Take Covid for Example
The pandemic has been overwhelming for many people. It has triggered our dorsal vagal system and we have gone into a conservation state, hunkered down, waiting for the danger to pass. Perhaps the danger is passing but it has left many with a new level of vigilance, what Trauma expert Paul Conti calls, “hyper vigilance.” Dr. Conti says, ““When people suffer from Trauma their threat sensor becomes hyper active and hyper vigilant, convincing them that things are dangerous and wrong right now constantly, it’s like the threat sensor recognizes that it was unable to prevent the initial trauma and now it is trying to make up for it by being active and loud all the time.”

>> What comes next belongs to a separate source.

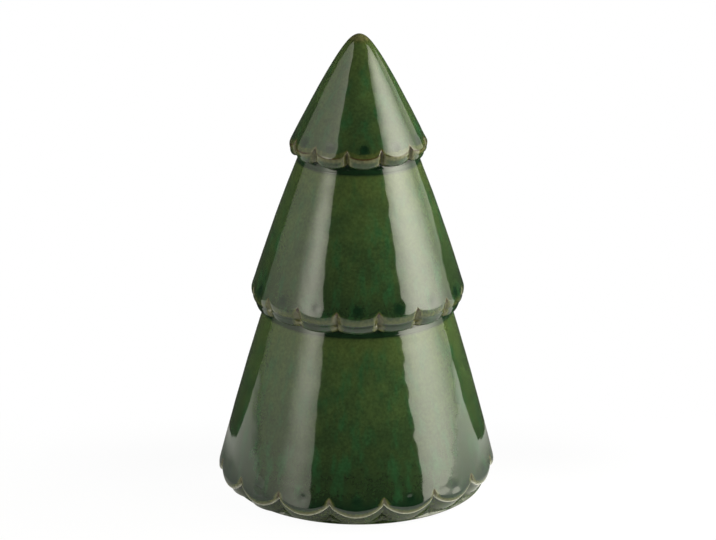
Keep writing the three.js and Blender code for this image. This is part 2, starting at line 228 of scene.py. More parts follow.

What to do when Your Threat Sensor is Active and Loud
I’m there. My threat sensor is hyper vigilant and has been for a long time now. It started early in the pandemic. Not exclusively from the pandemic, but from a series of events my body perceived as dangerous. Dr. Conti says hyper vigilance can sometimes mean a person has been, “rewired” so that they are much more likely to perceive threat that they used to. I know this has happened to me. The second half of his new book, “Trauma: The Invisible Epidemic: How Trauma Works And How We Can Heal From It” goes into exercises that can help, including “writing your true life narrative.” I have ordered the book and intend to work through the exercises. I’ll report back if they help!
How about you? Is your threat sensor on high alert? How are you managing your nervous system? Any resources you would recommend?
- Self-deprecation according to some is, a way of deflecting attention and staying modest. In this respect, it is seen as a virtue. No one can insult you when you take no airs or don’t think too highly of yourself. Unfortunately for me, this is a central part of my defectiveness schema. Like many of the traits modeled for me as virtues by my parents, this one remains difficult to let go of. I think there is wisdom in the old British habit of modesty, of knowing our true rank and not being arrogant, puffed up, or self-important. But it is also important to have an accurate appraisal of our strengths and good qualities. For this reason, and for the harm that my defectiveness schema has caused me, I have set aside deprecation in favor of welcoming reality.
- From the podcast Healing Stored Trauma on the C60 Health Connection.